There has been a lot of talk over the last 12 months about the way people choose to pay for goods. Mobile payments continued to gain ground in 2014, particularly with the launch of Apple Pay, Snapchat’s Snapcash and numerous other ways to make purchases using smartphones and tablets. At the same time, the security and reliability of credit and debit cards took a minor hit, with numerous big-name retail and hospitality brands suffering highly publicized breaches that resulted in the theft of millions of credit and debit cards.
Cash is old faithful
But despite so much commotion about mobile and plastic card-based payment methods, it seems the preferred payment method of choice - for the near future, anyway - remains cold, hard cash. Many industry pundits have suggested that cash may be a dying breed, much like checks, but if new research from the Fed’s Survey of Consumer Payment Choice shows anything, it is that cash is going nowhere.
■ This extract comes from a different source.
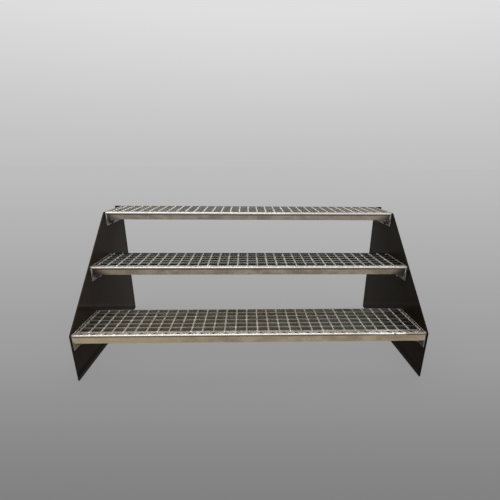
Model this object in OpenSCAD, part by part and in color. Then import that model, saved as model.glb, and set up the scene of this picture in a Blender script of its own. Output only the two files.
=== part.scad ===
// Short free-standing flight of three open steel treads. Two folded plate
// stringers stand on the floor, and three welded grating treads hang between
// them on bolted end plates. +X runs across the flight, +Y climbs it, and the
// origin lies on the floor under the middle of the flight.

/* [Flight] */
// Height from one tread's top to the next, and from the floor to the first
rise = 170; // [150:5:200]
// Distance along the flight from one tread's front edge to the next
going = 240; // [220:5:300]
// Length of a tread between the two stringers
tread_w = 1200; // [600:10:1400]
// Depth of a tread from its nosing to its back bar
tread_d = 240; // [230:5:305]

/* [Stringers] */
// Thickness of the folded stringer plate
plate_t = 5; // [4:1:10]
// How far the plate's front edge stands ahead of the nosings
plate_lead = 5; // [0:1:30]
// How far the flange's back face lies behind the top tread
plate_tail = 5; // [0:1:30]
// Width of the flange folded outwards along the back edge
flange_w = 35; // [20:1:80]
// Inside radius of the flange's bend
bend_r = 3; // [1:0.5:6]
// Radius of the plate's corners at the front and the top
corner_r = 10; // [2:1:30]

/* [Grating] */
// Height of the bearing bars
bar_h = 30; // [20:1:40]
// Thickness of the bearing bars
bar_t = 3; // [2:0.5:5]
// Distance from one bearing bar to the next
bar_pitch = 34.3; // [30:0.1:50]
// Side of the square cross rods
rod_side = 5; // [4:0.5:8]
// Distance from one cross rod to the next
rod_pitch = 38.1; // [30:0.1:60]
// Distance from the lowest tread's left end plate to its first cross rod
rod_start = 4; // [3:0.5:20]
// How much further in the first cross rod lies on each tread above
rod_shift = 4.5; // [0:0.5:9]
// How far the cross rods lie below the tops of the bars
rod_sunk = 0.5; // [0.5:0.5:3]

/* [Edges of a tread] */
// Thickness of the bars that close the tread's front and back
band_t = 3; // [2:0.5:6]
// Depth of the perforated nosing on top of the tread
nosing_d = 31; // [25:1:45]
// Thickness of the nosing's sheet
nosing_t = 2.5; // [1.5:0.5:4]
// Outside radius of the nosing's folded front edge
fold_r = 5; // [4:0.5:8]
// Height of the lip that hangs down below the fold
lip_h = 2; // [1:0.5:8]
// Radius of the nosing's holes
grip_r = 4.5; // [2:0.5:6]
// Distance from one nosing hole to the next
grip_pitch = 20; // [16:0.5:40]
// Distance from the nosing's back edge to the middle of its holes
grip_back = 20; // [8:0.5:21]

/* [End plates and bolts] */
// Thickness of a tread's end plates
end_t = 3; // [2:0.5:8]
// Height of a tread's end plates
end_h = 55; // [54:1:90]
// Radius of the bolt holes
bolt_r = 7; // [4:0.5:7]
// Distance between a tread end's two bolts
bolt_pitch = 120; // [90:5:130]
// Distance from the nosing to the first bolt
bolt_front = 45; // [40:1:80]
// Distance from the tread's top down to the bolts
bolt_drop = 42; // [42:1:44]

/* [Hidden] */

treads = 3;
LEFT = -1;
RIGHT = 1;
COATING = "#23201e";
ZINC = "#a8a69c";
BRIGHT_ZINC = "#d6d4cc";
$fn = 48;
// Points along each rounded corner of the stringer's outline
corner_steps = 4;
// How far a cutting solid runs past the faces that it cuts
over = 1;

// Side outline of a stringer, from its front edge (y = 0) to its back face
plate_d = plate_lead + (treads - 1) * going + tread_d + plate_tail;
plate_h = treads * rise;
slope = atan2(rise, going);
front_y = -plate_d / 2;
bend_out = bend_r + plate_t;
bend_y = plate_d - bend_out;

// Space between a tread's end plates, and the bars that fill it from the back.
// The gap left behind the nosing is at least this share of a full pitch.
least_gap = 0.3;
inner_w = tread_w - 2 * end_t;
last_bar_y = tread_d - band_t - bar_pitch + (band_t - bar_t) / 2;
free_d = last_bar_y - nosing_d - bar_t;
inner_bars = floor(free_d / bar_pitch - least_gap) + 1;
rod_d = tread_d - band_t - nosing_d;
grips = floor((inner_w - 2 * grip_pitch) / grip_pitch) + 1;

// Points along an arc about a centre, from one angle to another
function arc_points(centre, r, from, to) =
    [for (i = [0:corner_steps]) let (a = from + (to - from) * i / corner_steps)
        [centre[0] + r * cos(a), centre[1] + r * sin(a)]];

// Places of a tread's cross rods, from its left end plate to each rod's near side
function rod_places(n) =
    let (first = rod_start + (n - 1) * rod_shift)
        [for (k = [0:floor((inner_w - first - rod_side) / rod_pitch)]) first + k * rod_pitch];

// Distance from a corner to where its arc starts, for a turn by an angle
function tangent(r, turn) = r * tan(turn / 2);

// Plate as seen from the side: upright at the front up to the first tread,
// then parallel to the line of nosings, and level with the top tread
module plate_outline() {
    knee_turn = 90 - slope;
    knee_centre = [corner_r, rise - tangent(corner_r, knee_turn)];
    top_centre = [(treads - 1) * going + tangent(corner_r, slope), plate_h - corner_r];
    polygon(concat(
        [[0, 0]],
        arc_points(knee_centre, corner_r, 180, 180 - knee_turn),
        arc_points(top_centre, corner_r, 90 + slope, 90),
        [[bend_y, plate_h], [bend_y, 0]]));
}

// Bend and flange as seen from above, on the stringer's outer side
module flange_plan() {
    translate([bend_out, bend_y]) difference() {
        circle(r = bend_out);
        circle(r = bend_r);
        translate([-2 * bend_out, -2 * bend_out]) square([4 * bend_out, 2 * bend_out]);
        translate([0, -bend_out]) square([2 * bend_out, 4 * bend_out]);
    }
    translate([bend_out, plate_d - plate_t]) square([flange_w - bend_out, plate_t]);
}

// Drills the two bolt holes of a tread end along X, from x and through a plate
module bolt_holes(x, thick, tread_front, top) {
    for (k = [0, 1])
        translate([x - over, tread_front + bolt_front + k * bolt_pitch, top - bolt_drop])
            rotate([0, 90, 0])
                cylinder(r = bolt_r, h = thick + 2 * over);
}

// One folded stringer, standing on the floor, with its flange outwards
module stringer_solid() {
    translate([tread_w / 2, front_y, 0]) difference() {
        union() {
            rotate([90, 0, 90]) linear_extrude(plate_t) plate_outline();
            linear_extrude(plate_h) flange_plan();
        }
        for (n = [1:treads])
            bolt_holes(0, plate_t, plate_lead + (n - 1) * going, n * rise);
    }
}

module stringer(side) {
    color(COATING) {
        if (side == LEFT)
            mirror([1, 0, 0]) stringer_solid();
        else
            stringer_solid();
    }
}

// Moves a tread's pieces, drawn with their top at z = 0 and their nosing at
// y = 0, to the tread's place in the flight
module on_tread(n) {
    translate([0, front_y + plate_lead + (n - 1) * going, n * rise]) children();
}

// The nosing's profile as seen from its end: a flat top leg, a rounded fold
// and a short lip
module nosing_profile() {
    translate([fold_r, -fold_r]) intersection() {
        difference() {
            circle(r = fold_r);
            circle(r = fold_r - nosing_t);
        }
        translate([-fold_r, 0]) square(fold_r);
    }
    translate([fold_r, -nosing_t]) square([nosing_d - fold_r, nosing_t]);
    translate([0, -fold_r - lip_h]) square([nosing_t, lip_h]);
}

// Folded strip with a row of round grip holes in its top leg
module nosing(n) {
    color(BRIGHT_ZINC) on_tread(n) difference() {
        translate([-inner_w / 2, 0, 0]) rotate([90, 0, 90]) linear_extrude(inner_w)
            nosing_profile();
        for (i = [0:grips - 1])
            translate([(i - (grips - 1) / 2) * grip_pitch, nosing_d - grip_back, -nosing_t - over])
                cylinder(r = grip_r, h = nosing_t + 2 * over);
    }
}

// Flat bar on edge behind the nosing's lip, as high as the fold lets it stand
module front_bar(n) {
    color(ZINC) on_tread(n)
        translate([-inner_w / 2, nosing_t, -bar_h]) cube([inner_w, band_t, bar_h - fold_r]);
}

// Bearing bars on edge along the tread, with square rods pressed across
// their tops: one bar under the nosing's back edge, the rest at one pitch
module grating(n) {
    color(ZINC) on_tread(n) {
        translate([-inner_w / 2, nosing_d, -bar_h]) cube([inner_w, bar_t, bar_h]);
        for (k = [0:inner_bars - 1])
            translate([-inner_w / 2, last_bar_y - k * bar_pitch, -bar_h])
                cube([inner_w, bar_t, bar_h]);
        for (place = rod_places(n))
            translate([place - inner_w / 2, nosing_d, -rod_sunk - rod_side])
                cube([rod_side, rod_d, rod_side]);
    }
}

// Flat bar on edge that closes the tread's back
module back_bar(n) {
    color(ZINC) on_tread(n)
        translate([-inner_w / 2, tread_d - band_t, -bar_h]) cube([inner_w, band_t, bar_h]);
}

// Plate welded across the tread's end, drilled for two bolts
module end_plate(n, side) {
    plate_x = side == LEFT ? -tread_w / 2 : tread_w / 2 - end_t;
    color(ZINC) on_tread(n) difference() {
        translate([plate_x, 0, -end_h]) cube([end_t, tread_d, end_h]);
        bolt_holes(plate_x, end_t, 0, 0);
    }
}

stringer(LEFT);  // stringer_left
stringer(RIGHT);  // stringer_right
nosing(1);  // tread_1_nosing
front_bar(1);  // tread_1_front_bar
grating(1);  // tread_1_grating
back_bar(1);  // tread_1_back_bar
end_plate(1, LEFT);  // tread_1_end_plate_left
end_plate(1, RIGHT);  // tread_1_end_plate_right
nosing(2);  // tread_2_nosing
front_bar(2);  // tread_2_front_bar
grating(2);  // tread_2_grating
back_bar(2);  // tread_2_back_bar
end_plate(2, LEFT);  // tread_2_end_plate_left
end_plate(2, RIGHT);  // tread_2_end_plate_right
nosing(3);  // tread_3_nosing
front_bar(3);  // tread_3_front_bar
grating(3);  // tread_3_grating
back_bar(3);  // tread_3_back_bar
end_plate(3, LEFT);  // tread_3_end_plate_left
end_plate(3, RIGHT);  // tread_3_end_plate_right
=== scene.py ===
# Looks of a short open steel flight: two coated plate stringers that carry three
# galvanised grating treads. Metres, +X across the flight, +Y the way it climbs.
import math
import random

import bmesh
import bpy
from mathutils import Matrix, Vector


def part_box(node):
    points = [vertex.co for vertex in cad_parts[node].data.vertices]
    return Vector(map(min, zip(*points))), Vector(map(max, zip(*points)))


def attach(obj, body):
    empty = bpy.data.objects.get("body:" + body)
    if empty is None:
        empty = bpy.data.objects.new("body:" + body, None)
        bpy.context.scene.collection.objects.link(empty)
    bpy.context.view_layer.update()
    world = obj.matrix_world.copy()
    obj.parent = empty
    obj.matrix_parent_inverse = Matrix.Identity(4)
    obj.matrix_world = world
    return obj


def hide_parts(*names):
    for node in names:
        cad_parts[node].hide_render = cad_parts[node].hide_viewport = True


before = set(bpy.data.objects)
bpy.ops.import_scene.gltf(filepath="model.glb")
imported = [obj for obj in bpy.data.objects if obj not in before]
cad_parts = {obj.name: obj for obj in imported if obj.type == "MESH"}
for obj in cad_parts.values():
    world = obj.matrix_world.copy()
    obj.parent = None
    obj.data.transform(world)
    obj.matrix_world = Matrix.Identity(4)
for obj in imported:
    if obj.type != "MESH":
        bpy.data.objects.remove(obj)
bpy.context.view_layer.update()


# ---------------------------------------------------------------- stringers
# Each stringer is one 5 mm steel plate, laser cut and folded along its back
# edge, then powder coated black. It stands on the floor on its own cut edge,
# and the treads are bolted through it.

mm = 0.001
sides = ("left", "right")
stringer_low, stringer_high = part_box("stringer_right")
plate_edge = 0.7 * mm
same_point = 0.002 * mm
flat_angle = math.radians(0.5)
sharp_angle = math.radians(40)
coat_black = (0.0113, 0.0070, 0.0026, 1.0)
coat_dust_and_light = (0.0500, 0.0378, 0.0285, 1.0)
coat_reflected = (0.0950, 0.0800, 0.0650, 1.0)
coat_shaded = (0.0060, 0.0040, 0.0022, 1.0)
cloud_size = 200 * mm
cloud_stretch = (1.0, 0.6, 1.6)
cloud_edges = (0.35, 0.70)
speck_size = 11 * mm
speck_edges = (0.56, 0.78)
peel_size = 2.2 * mm
peel_depth = 0.07 * mm
ripple_size = 40 * mm
ripple_share = 0.80
coat_roughness = 0.40
coat_mottle = 0.08
lit_side = (60 * mm, -60 * mm)
left_plate_light = 0.50
dust_clouds = 0.28
dust_specks = 0.20
inner_face = (stringer_low.x + 1.5 * mm, stringer_low.x + 0.5 * mm)
bend_start = (stringer_high.y - 43 * mm, stringer_high.y - 27 * mm)
bend_shade_share = 0.45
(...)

The biggest notable shift, according to the Federal Reserve Bank of Boston economist Scott Schuh’s interview with PYMNTS, is that people are forgetting about checks and are switching to debit and electronic payments. It is, in many ways, a move that people have seen coming for a long time and is actively being accelerated by the fact that fewer and fewer businesses accept payments by check. However, this same trend may also shed light onto one of the reasons cash remains so strong - not only is it easy to use, it is still (and will continue to be) widely accepted.
Another key advantage of cash: People can readily see the amount of cash they have available at any given moment. While the economic recession is ancient history in the eyes of many consumers, the fact of the matter is that it subconsciously still affects many peoples’ spending habits. With credit and debit cards, people are often not aware how much they have spent and the funds or credit they have available to them. This leads to overspending, which is why cash remains so popular.
“There seems to be a substitution that’s going on that’s very clear and evident within the non-cash payments, but the cash payments themselves seem to be a unique and different option,” Schuh explained to PYMNTS. “Naturally, it’s the only physical payments form factor that’s left and for that reason alone it may hang in for some time.”
Looking at the future of payments
While cash remains the payment solution of today, will the status quo remain tomorrow and for the next five years? Schuh was quick to note that the share of credit payments has climbed in recent years after the recession, while cash usage has shrunk. That trend may continue over the next few years, but at the end of the day, cash still comes before credit.
This likely will not change so long as security issues at the point of sale continue to manifest themselves. Security is important for many customers, but consumers only truly care when breaches are reported. In a year of numerous attacks at POS systems, that means security is a significant driver for many customers.
Point of sale developers, then, will need to focus on security in the near future. Utilizing new forms of encryption and tokenization will help people feel more confident at the point of sale and may encourage more credit and debit payments.
As for new forms of payment, Schuh is not optimistic. Some of the new payment options, such as mobile alternatives, still do little to address the key reasons people use cash, such as the ability to see how much money they have left on the fly. Until these issues are resolved, cash will still remain a popular payment tool.